Cuomo’s other strategy has been to leverage his name recognition into looking inevitable; that’s encouraged a whole pack of political rats to jump onto what seems the rising ship.

Yet his support is a mile wide and an inch deep: The instant he doesn’t seem the surest thing, many of the rats will jump to whatever better opportunity presents itself.

Mamdani, meanwhile, offers all the performative passion for free stuff and Israel-bashing that Democratic Socialist hipsters love to hear — no matter that the nepo baby’s never really done anything.
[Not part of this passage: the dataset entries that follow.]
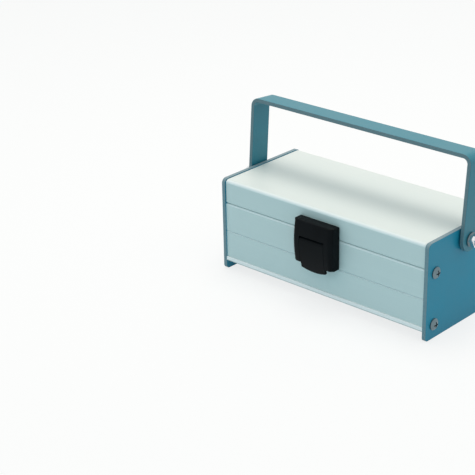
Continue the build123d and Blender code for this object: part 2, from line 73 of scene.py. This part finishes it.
# The photograph's camera, fitted to edges read in the picture, in millimetres, degrees and pixels
IMAGE = 475.0
CAM_AZIMUTH = 43.38
CAM_ELEVATION = 25.99
CAM_ROLL = -1.36
CAM_DISTANCE = 1113.5
CAM_RIGHT = -93.8
CAM_UP = -50.3
CAM_FOCAL = 1416.2
CAM_CENTRE = (237.5, 290.0)
CAM_SENSOR = 36.0
LOOK_AT = Vector((0.0, 0.0, 50.0))

# Light from all round: its strength and tint on its bright and its dim side, and the way to the bright one
BRIGHT_LIGHT = 0.75
DIM_LIGHT = 0.57
BRIGHT_TINT = (1.0, 0.95, 0.89)
DIM_TINT = (0.38, 0.88, 1.0)
BRIGHT_SIDE = (-0.33, 0.36, 0.87)

# The lamp overhead, in metres and watts
LAMP_PLACE = Vector((-0.10, 0.16, 1.15))
LAMP_SIDE = 0.58
LAMP_POWER = 5.6
LAMP_TINT = (1.0, 0.94, 0.87)

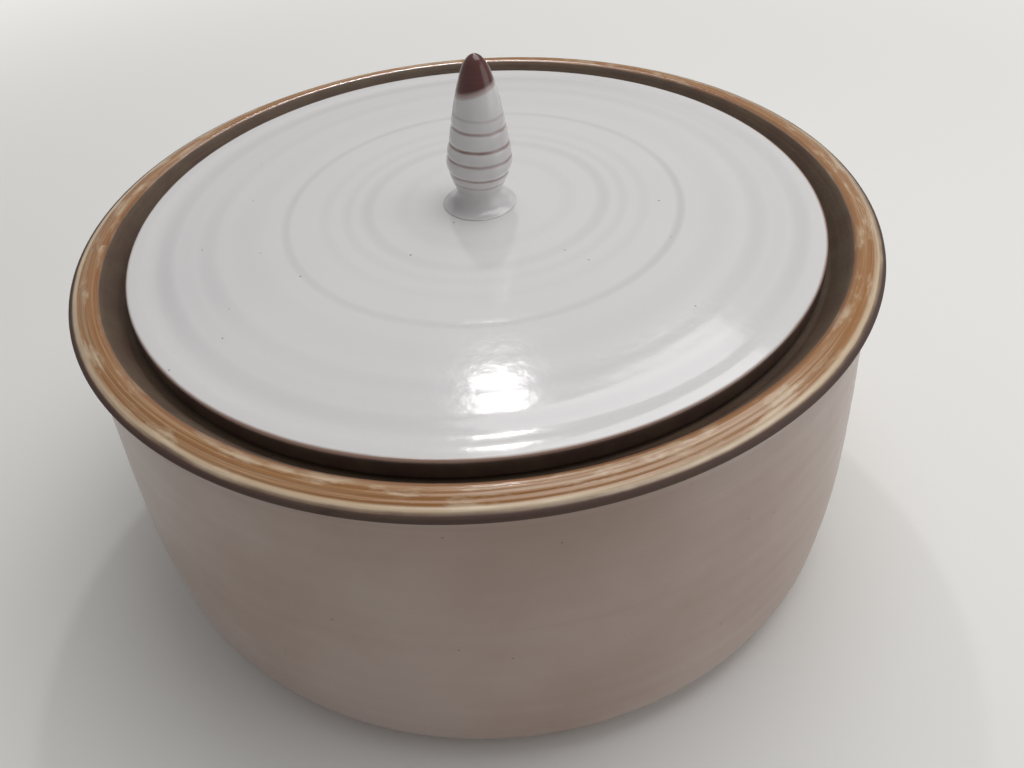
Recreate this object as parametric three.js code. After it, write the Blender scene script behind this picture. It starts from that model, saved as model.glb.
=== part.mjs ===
// A hand-thrown stoneware pot with a gallery rim, and a domed lid with a tall pointed knob.
// Millimetres, +Z up. The origin is on the table, under the middle of the pot.

import * as THREE from 'three';

// Lid
const lidRadius = 112.2;
const lidThickness = 6.75; // at the edge
const lidSunk = 0.75; // lid's top edge below the crest of the rim
const lidDome = 4.5; // rise of the top from the edge to the middle
const lidHollow = 3.4; // rise of the underside from its flat ring to the middle
const lidRing = 7; // width of the flat ring under the edge, its rounding counted in
const lidUnderRounding = 2.2;
const lidTopRounding = 0.9;
const lidPlay = 1.4; // room round the lid before the gallery starts to rise
const lidRest = 0.3; // film of grit and glaze between the lid and the ledge

// Ledge that carries the lid
const seatOverlap = 6.2; // how far the lid reaches over the ledge
const ledgeThickness = 4.5; // at the throat
const coveHeight = 11; // how far the ledge's underside runs down the wall
const throatRounding = 1.4;

// Rim: a steep gallery round the lid, and a flattened bead that stands out over the wall
const rimHeight = 119.6; // crest of the bead above the table
const galleryWidth = 5.4; // from the ledge out to the bead's inner edge
const beadWidth = 10.5; // from the bead's inner edge to its widest point
const crestInset = 3; // from the bead's inner edge out to its crest
const beadLip = 0.9; // height of the bead's inner edge under its crest
const beadDrop = 3.7; // from the crest down to the widest point
const noseWidth = 2.9; // the bead's rounded outer edge
const noseTop = 1.4; // height of the rounding above the widest point
const noseTuck = 1.9; // height of the rounding below it
const noseEnd = 50; // degrees up the rounding where the sloping top meets it
const undercutHeight = 1; // from the bead's underside down to the wall
const overhang = 4.1; // how far the bead stands out over the wall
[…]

The rest of the pack is so far struggling for any oxygen, caught somewhere in the middle between Cuomo’s cynical transactionalism and Mamdani’s ideological fervor.

But Scott Stringer beat the last scandal-slain governor trying to bounce back in a city race, edging out Eliot Spitzer in the 2013 comptroller primary.

And Zellnor Myrie, Jessica Ramos and others may yet find more traction on the left by actually mixing ideals with an awareness of what’s remotely practical. Even Brad Lander expects to boast fund-raising prowess to match the two front-runners.

Plus, primaries are low-turnout: That may favor Mamdani’s fervor or Cuomo’s edge with the political machines — but it allows any candidate with a solid base to hope, and no one really knows if ranked-choice voting could upend expectations.

In three months, anything can happen — and then it’s likely a four-way race.

If none of its picks grabs the Democratic nomination, the Working Families Party can try again in the general — and surely will if Cuomo is on the ballot, since as gov he did his best to kill the WFP.

Normally, the Working Families line alone couldn’t get a fifth of the citywide vote, but in a four-way race and a leap from 20% to 26% is far from impossible.

Mayor Eric Adams, driven out of the Democratic race by now-tossed federal charges and the party’s leftward shift, has already declared an independent candidacy — and seems to be getting his groove back.

Yes, Adams’ polling isn’t great now, but he has long weeks to turn things around — and his appeal is sure to rise once the voters look at the alternatives.

And even if Adams sinks and so opts to fold his hand, Police Commissioner Jessica Tisch might yet pick up the flag of public safety in her own independent run: Her sterling record of successful public service is only one of the factors that would instantly make her a serious contender.

Meanwhile, Curtis Sliwa is cruising to the Republican nomination, which likely guarantees a third of the vote come Election Day.

That could carry the field in a three- or four-way race, and not being a lost cause would bring Sliwa — easily the best communicator in the entire field — enough donations to mount the most serious local GOP campaign since Mike Bloomberg quit pretending to be a Republican.

You have every right to feel unnerved: The future of New York City is on the line, yet the angles are impossible to calculate — and will stay that way for months.